Microgreens are smaller than most of the whole foods you’re probably used to eating, but according to health experts, they are packed with micronutrients and can boost your nutrient intake.
How do microgreens differ from sprouts and baby greens?
Microgreens are not sprouts, but they aren’t baby greens either. They fall somewhere in between. These vegetables are harvested immediately after they develop leaves, typically between seven and twenty-one days after germination. Sometimes it may be a little longer because the true mark of a microgreen is that it is picked right after the emergence of its first true leaves.
Many vegetables can be harvested as microgreens, including beets, broccoli, garlic, melon, celery, cabbage, carrot, squash, spinach, arugula, grains, and legumes. Depending on the type of plant, the flavor of microgreens differs. They can be sour, bitter, or neutral. However, a basic flavor characteristic is concentrated and strong.
Microgreens are an excellent source of 5 essentials for immune system health
There are almost 30 minerals and vitamins that the human body cannot manufacture in adequate amounts on its own. These minerals and vitamins are called “essential micronutrients.” The five main micronutrients essential for healthy immune function are:
- Vitamin C
- Vitamin B6
- Vitamin E
These nutrients are vital for maintaining healthy organ function, a healthy brain, and more. Because they are best when they come direct from the source, microgreens are an optimal, natural way to consume micronutrients in a form that is easiest for the body to process – because it is natural.
What are the benefits of eating microgreens?
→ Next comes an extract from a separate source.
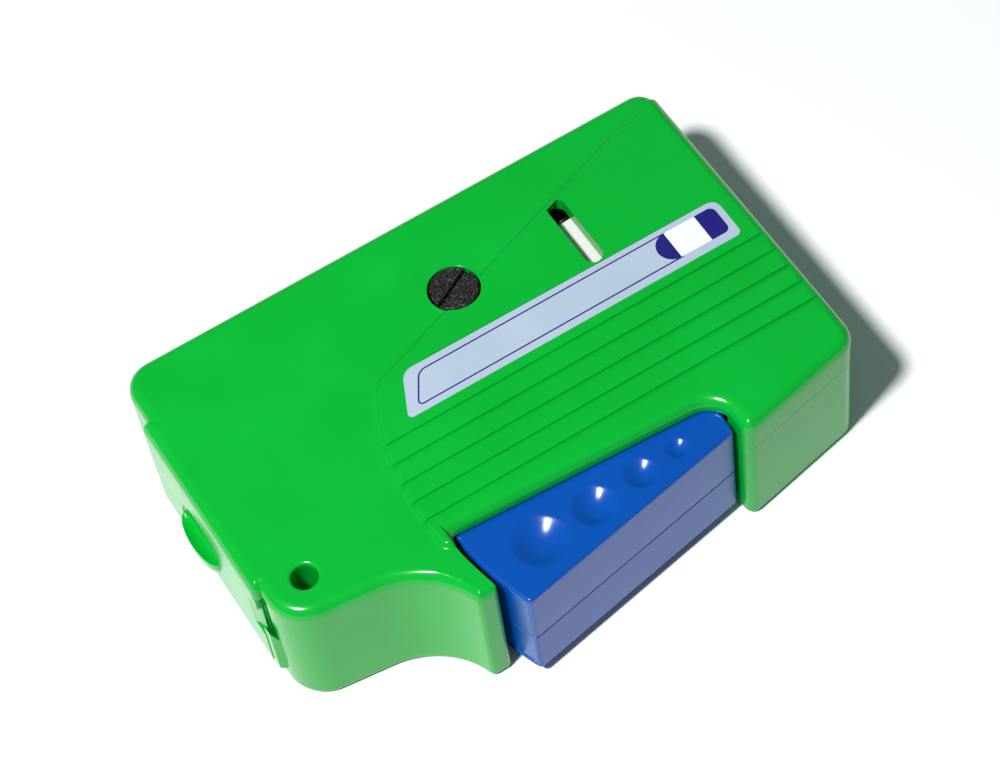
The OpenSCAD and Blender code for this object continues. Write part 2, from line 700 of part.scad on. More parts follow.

One of the biggest benefits of eating microgreens regularly is that they deliver a tremendous amount of vitamins and minerals in a natural format that the body can easily process. They are also very high in antioxidants which fight many health issues, such as diabetes, Alzheimer’s, heart disease, and cancer.
Several studies have found that microgreens contain up to 40 times more vitamins and antioxidants than more mature plants. As a result, they pack a nutritional punch that you can’t get with most other foods.
How to get more microgreens in your diet?
It’s fairly easy to incorporate microgreens into your daily diet. You can add them to your dishes, such as salads, wraps, and sandwiches. If you prefer smoothies or juicing, they are also great for that.
You can use them as a garnish for many dishes; they are best eaten raw. That is how you get the full nutritional impact.
You may have to go to a health food market or a local grower to find microgreens because they are not typically sold in most grocery stores. However, if you feel ambitious, you might even grow them yourself.